Des millions de prisonniers soviétiques sont morts en captivité, assassinés par les Allemands ou victimes de la faim et du froid, mais Demjanjuk s'est vu offrir une porte de sortie, selon l'accusation.

En captivité, il a été recruté pour travailler comme garde et transféré dans le camp SS de Trawniki, dans le sud-est de la Pologne, avant de partir pour Sobibor.

L'accusation se fondait sur une carte d'identité verte de SS émise à Trawniki --numéro 1393-- d'un Ukrainien nommé Ivan Demjanjuk, avec une photo en noir et blanc qui ressemble indiscutablement à ce qu'il a dû être jeune homme. Sur cette même carte, un revolver fumant indiquerait son transfert de Trawniki à Sobibor au printemps 1943.

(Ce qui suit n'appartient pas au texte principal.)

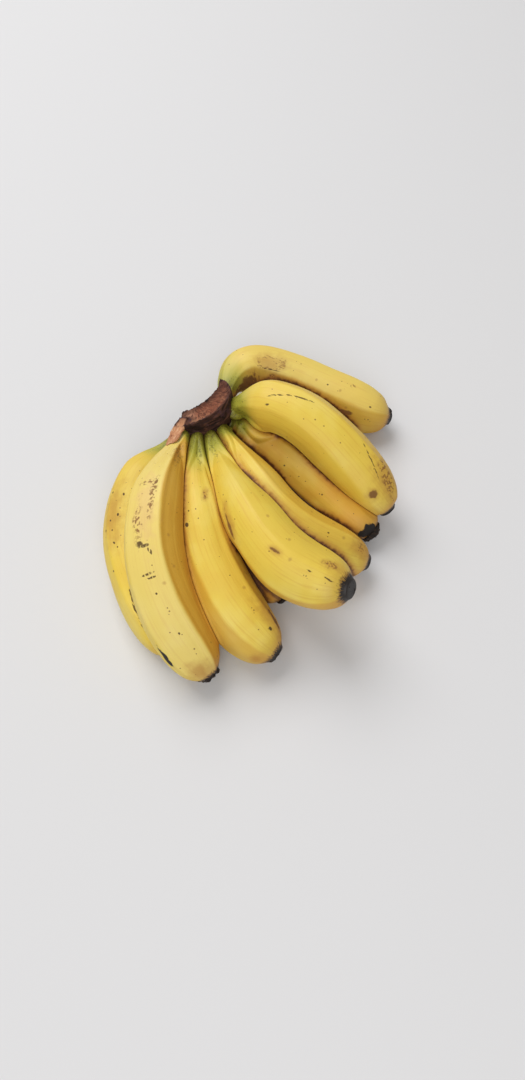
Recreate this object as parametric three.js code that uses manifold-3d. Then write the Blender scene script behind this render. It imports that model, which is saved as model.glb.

Les avocats de Demjanjuk ont clamé qu'il s'agissait d'un faux et affirmé qu'il n'était ni à Trawniki, ni à Sobibor.

Ce procès hautement médiatique n'était pas le premier pour Demjanjuk. En 1986, il fut jugé à Jérusalem, accusé d'avoir été «Ivan le Terrible», un garde ukrainien du camp de Treblinka (est de la Pologne) réputé pour sa cruauté.

Condamné à mort en 1988, il fut libéré 5 ans plus tard lorsqu'il apparut qu'un autre homme était «Ivan le Terrible».

Demjanjuk avait alors regagné sa banlieue de Cleveland, la ville de l'Ohio (Nord des États-Unis) où il s'est installé en 1952 et a élevé trois enfants.

Mais après des informations attestant qu'il avait été garde dans un autre camp, il fut déchu de sa nationalité américaine en 2002 pour avoir menti sur son passé lors de sa demande d'immigration.

Les États-Unis voulaient l'expulser, mais aucun pays n'en voulait. Jusqu'à ce que l'Allemagne décide de le poursuivre. Après une véritable bataille judiciaire, il fut expulsé en mai 2009 vers Munich où il avait vécu après la guerre.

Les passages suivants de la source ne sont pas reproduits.